# Purring - what does it mean?



## Harleythehog

Hi. I have read that purring in hegehogs = contentment. However, last night I was watching Harley in her cage while she was running on her wheel. The lights were off because every time I turn the lights on she would go to her food bowl, eat a few nibbles and go into her igloo (I find that routine odd, but that's a different story). Anyway, I kept the lights off so I could watch her run on her wheel. Every time I shifted/moved and she sensed me there, she would stop running and make a loud purr and put her head down. I would stay very still and then she would start running again. I tend to think now that purring is not a sign of contentment. I have heard low ticking and twitches from her when she is sleeping on my lap and used to think it was purring, but the sound she made last night was a definite purring sound (exactly like a cat) and loud. What do you make of it?


----------



## zamxonk

Did her quills come up when she put her head down? If so, whatever that noise is was not a contented purr for sure. If you can, would you capture a video? I've begun a thread on http://www.hedgehogcentral.com/forums/18-fun-stuff/21719-many-sounds-hedgehogs.html and I'd love to hear the noise! I've been meaning to add a few new videos to it myself, but Ambrose spends all his time anointing from the camera strap whenever I bring it out.


----------



## Draenog

And she wasn't just huffing? Sounds like she was 'growling', purring is a different sound.
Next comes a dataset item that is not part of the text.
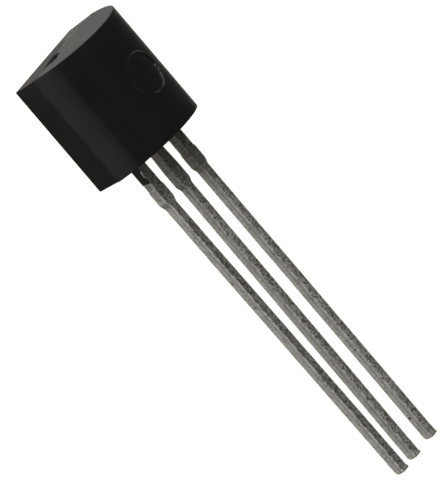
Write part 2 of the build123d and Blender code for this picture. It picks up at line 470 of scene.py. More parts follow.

Purring sounds soft, like a vibrating cat's purr, while growling is louder and angrier with the quills up and the visor quills down. It does sound a bit similar though. At least that's how my hedgies did/do it!


----------



## Harleythehog

Draenog said:


> And she wasn't just huffing? Sounds like she was 'growling', purring is a different sound. Purring sounds soft, like a vibrating cat's purr, while growling is louder and angrier with the quills up and the visor quills down. It does sound a bit similar though. At least that's how my hedgies did/do it!


Hmmm. I suppose it could be a growl... They do sound similar. She did spike up the quills on her head. She was on her wheel when I was sitting still watching her. I then suddenly moved a bit and she quickly stopped running and started making this vibrating noise. I would love to capture it on video but not sure if she will do it again. How aggressive is a growl than.... Should I back off when she growls?


----------



## abbys

I wouldn't back off when she growls just because she's still getting used to you and continuing to hold/interact with her when she's huffy will teach her that you're not dangerous and there's no reason to be huffy.


----------



## Stellara

My Stella would growl oftentimes at the end of her life and I can definitely see where someone would say it sounded like a loud purr. I do think your hedgie was definitely getting defensive and it was that growl they will do for lack of a better word to describe it. It doesn't sound much like a growl to me but usually happens mixed in with some huffs (although my Stella would sometimes just growl as well). 
My first hedgehog never, ever made that noise to my knowledge during her whole life with me.
Either way, I definitely agree with Abbys, if you back of she will continue to do that but if you show her that it isn't going to "scare" you away and you aren't trying to eat her afterall, she may do it less often and become less huffy in the end.


----------



## ZeeMartin

I think the sound that comes with face-to-the-ground quills-up sounds like a rattle snake rattling... 
just not quite so serious. My hedgies have never offered agression after doing this, but it definitely is them telling me to back off. sometimes it even works 
mostly I just pick them up if I need to, although a kitchen towel helps because they've got their points out. if they're really not wanting to be messed with after they go face-down-points-up hissy, they'll ball up.

Basically, that face-down-points-up hissing/rattling is a defensive posture. Until your hedgie knows you don't eat piglets, catching you watching might make her worry you're in the mood for a snack, so up go the quills, and the soft parts get protected.


----------



## darthvader

Whenever i turn on the light or open the door of Juliet cage and she is running around at night she does the same thing, i just figured it was because she wanted to be left alone at night, that's the only time she does it though.


----------



## AngelaH

My Thistle is just like Harley! Even the routine of a few nibbles before dodging into the igloo. 
I also think the noise she makes when interrupted during wheel time sounds like purring, just not a happy purr, its like an annoyed purr, with head down and visor over eyes.


----------



## Leane1397

I was watching my little sister’s Quinzel and she started making the purring noises in between huffs on her wheel. She was doing it in between nibbles too. I haven’t spent much time with her recently but even in the first few weeks we had her she didn’t make that noise. I just want to make sure she’s ok. She’s warm enough and she has everything she needs. Does she just not remember me? This is our very first hedgy and I want to make sure I’m doing it right!


----------